Le transport de marchandises, comme celui des personnes, de l’information et des données financières, représente l’un des éléments centraux et essentiels du processus d’accumulation du capitalisme contemporain dans le cadre globalisé. L’analyse de ces flux (la logistique) est l’une des clés pour comprendre autant la dynamique du capitalisme que les dynamiques et les impacts de la conflictualité.
Un texte de Sergio Bologna nous informe sur les conflits sociaux importants qui ont bloqués ces derniers mois plusieurs grands ports. Il aborde aussi les autres limites et problèmes que rencontre aujourd’hui l’explosion du trafic maritime.

En guise d’introduction :
conteneurs, globalisation et lutte de classes

Parmi les facteurs qui ont rendu possible la « mondialisation » actuelle, ses caractéristiques et ses niveaux jamais atteints dans l’histoire, certains ont insisté sur l’importance qu’a été l’invention et l’introduction du conteneur, à la fin des années 1960. Sa standardisation et son caractère multimodal sur tous les supports du transport des marchandises (porte-conteneurs géants et plus petits, barges fluviales, camions, trains) lui a en effet permis de réduire considérablement les coûts du transport et les temps de transbordement. On estime généralement que les coûts de manutention, qui représentaient entre un tiers et la moitié du coût total du transport jusqu’aux années 1970, sont maintenant de l’ordre quelques pourcents. C’est à partir de sa diffusion et de sa généralisation que l’on a pu parler de chaîne logistique internationale.

Selon une étude menée par deux universitaires, dans un ensemble de 22 pays industrialisés, la « conteneurisation » du trafic explique 790% (presque une multiplication par 9) de l’augmentation du commerce au cours des vingt dernières années, beaucoup plus par comparaison que les accords de libre-échange (+45%) ou l’appartenance à l’OMC (+285%).

Cette explosion du commerce maritime international a entrainé la croissance inexorable de la construction navale, de la taille des bateaux (les derniers plus grands porte-conteneurs construits au monde mesurent 400 mètres de long sur plus de 50 de large) et le développement parallèle des infrastructures portuaires de plus en plus gigantesques (terminaux, quais, hangars, parkings, portiques, grues, gares ferroviaires, autoroutes…) et parmi eux, de quelques hubs (centres de concentration et de dispatching) comme Singapour, Hong-Kong, Rotterdam, Anvers, Dubaï, Busan (Corée du Sud) ou Los Angeles-Long Beach à l’échelle de continent ou d’un ensemble de pays, sur le modèle du trafic aérien passagers.

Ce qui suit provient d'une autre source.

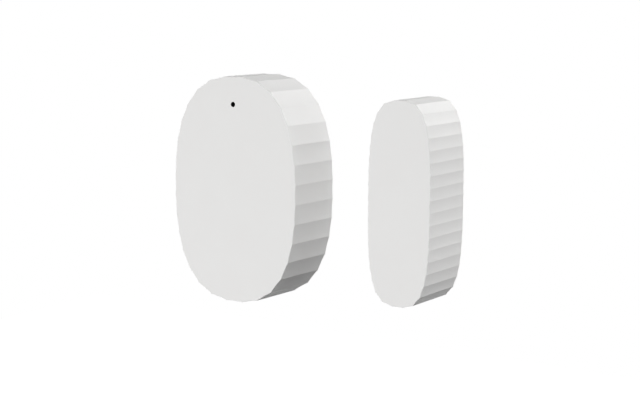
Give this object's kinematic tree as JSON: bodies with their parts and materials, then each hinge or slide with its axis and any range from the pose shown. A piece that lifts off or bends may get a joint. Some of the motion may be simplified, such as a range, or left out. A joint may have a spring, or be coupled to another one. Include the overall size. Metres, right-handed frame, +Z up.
{
  "type": "door and window sensor",
  "caption": "Contact sensor for a door or window: a fluted oval sensor unit with a pinhole, and a slimmer oval magnet unit beside it, both taped to a wall or frame.",
  "frame": {"origin": "middle of the sensor unit's adhesive pad, on the surface that it is stuck to", "axes": "+Y into the wall or frame, +Z up, +X from the sensor unit to the magnet unit"},
  "size_m": [0.0917, 0.0212, 0.0705],
  "materials": {
    "housing": "white ABS, moulded with a fine satin texture",
    "base": "white ABS, moulded, satin",
    "tray": "natural white ABS, moulded",
    "adhesive_foam": "acrylic foam tape",
    "dark_foam": "soft closed-cell foam",
    "clear_plastic": "clear acrylic, polished",
    "board": "glass-epoxy board with a green solder mask",
    "screw_steel": "steel, zinc plated",
    "cell_can": "dry cell in a plain metallic wrapper",
    "contact_metal": "spring steel, nickel plated",
    "lead_metal": "iron-nickel wire, tinned",
    "switch_plastic": "black nylon, moulded",
    "switch_frame": "stamped tinned steel",
    "button_plastic": "black acetal, moulded",
    "light_plastic": "white lamp body",
    "lens_epoxy": "clear epoxy",
    "reed_glass": "sealed glass tube",
    "radio_board": "glass-epoxy board with a blue solder mask",
    "shield_tin": "tinned steel",
    "capacitor_can": "aluminium can",
    "chip_plastic": "black epoxy",
    "chip_ceramic": "fired ceramic",
    "magnet": "sintered magnet, nickel plated"
  },
  "bodies": {
    "wall_base": {"base_plate": "base", "wall_adhesive": "adhesive_foam", "circuit_board": "board", "tray_screws": "screw_steel", "battery_tray": "tray", "battery_cell_left": "cell_can", "battery_cell_right": "cell_can", "battery_spring_left": "contact_metal", "battery_spring_right": "contact_metal", "bridge_contact": "contact_metal", "negative_contact": "contact_metal", "positive_contact": "contact_metal", "pairing_switch_body": "switch_plastic", "pairing_switch_frame": "switch_frame", "pairing_switch_legs": "lead_metal", "light_base": "light_plastic", "light_lens": "lens_epoxy", "tamper_switch_body": "switch_plastic", "reed_glass": "reed_glass", "reed_fixed_blade": "lead_metal", "reed_upper_lead": "lead_metal", "radio_board": "radio_board", "radio_shield": "shield_tin", "storage_capacitor": "capacitor_can", "regulator": "chip_plastic", "crystal": "shield_tin", "chip_resistors": "chip_plastic", "chip_capacitors": "chip_ceramic"},
    "cover": {"front_cover": "housing", "cell_pad": "dark_foam", "light_guide": "clear_plastic"},
    "pairing_button": {"pairing_button": "button_plastic"},
    "tamper_button": {"tamper_button": "button_plastic"},
    "reed_blade": {"reed_moving_blade": "lead_metal"},
    "magnet_unit": {"magnet_base": "base", "magnet_adhesive": "adhesive_foam", "bar_magnet": "magnet", "magnet_foam": "dark_foam", "magnet_clamp": "tray", "clamp_screws": "screw_steel"},
    "magnet_cover": {"magnet_cover": "housing"}
  },
  "joints": [
    {"name": "cover_pull", "type": "slide", "parent": "wall_base", "child": "cover", "axis": [0, -1, 0], "range_m": [0, 0.04]},
    {"name": "tamper_rise", "type": "slide", "parent": "wall_base", "child": "tamper_button", "axis": [0, -1, 0], "range_m": [0, 0.0008]},
    {"name": "pairing_press", "type": "slide", "parent": "wall_base", "child": "pairing_button", "axis": [0, 1, 0], "range_m": [0, 0.00025], "stiffness_N_per_m": 4000},
    {"name": "magnet_slide", "type": "slide", "parent": "wall_base", "child": "magnet_unit", "axis": [1, 0, 0], "range_m": [0, 0.08]},
    {"name": "magnet_cover_pull", "type": "slide", "parent": "magnet_unit", "child": "magnet_cover", "axis": [0, -1, 0], "range_m": [0, 0.03]},
    {"name": "reed_blade_open", "type": "hinge", "parent": "wall_base", "child": "reed_blade", "pos_m": [0.01572, -0.00585, 0.00455], "axis": [0, 1, 0], "range_deg": [0, 1.5]}
  ],
  "couplings": [
    {"joint": "tamper_rise", "follows": "cover_pull", "ratio": 0.02},
    {"joint": "reed_blade_open", "follows": "magnet_slide", "rad_per_m": 0.3272}
  ]
}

Derrière la réduction et la plus grande précision sur les temps de livraison, c’est aussi le just-in-time qui a été rendu possible, le ‟zéro-stock” et le développement de la production flexible à l’échelle internationale. Á cela s’ajoute, l’intervention grandissante du capital financier dans l’univers du transport maritime, et les phénomènes inhérents de spéculations… tout en légitimant, et rendant peut-être rentables, des projets pharaoniques d’élargissement des canaux existants ou le percement de nouvelles voies de passage interocéaniques (les 3 ou 4 projets de dédoublement du canal de Panamá, au Nicaragua, en Colombie…) ou encore l’ouverture de nouvelles autoroutes de la mer intercontinentales (les projets de transit via l’Arctique pour relier plus vite l’Europe et la côte est nord-américaine avec l’Asie). Sans compter les phénomènes d’accélération du temps, de fuite en avant dans l’obsolescence des navires, de leur surproduction et de la surcapacité des équipements.

Le transport de marchandises, comme le transport de personnes et de l’information, représente dans le processus de la valorisation internationale, l’un des éléments centraux et essentiels du processus d’accumulation du capitalisme contemporain. L’analyse de ces flux (la logistique) est l’une des clés pour comprendre autant la dynamique du capitalisme que les dynamiques et les impacts de la conflictualité.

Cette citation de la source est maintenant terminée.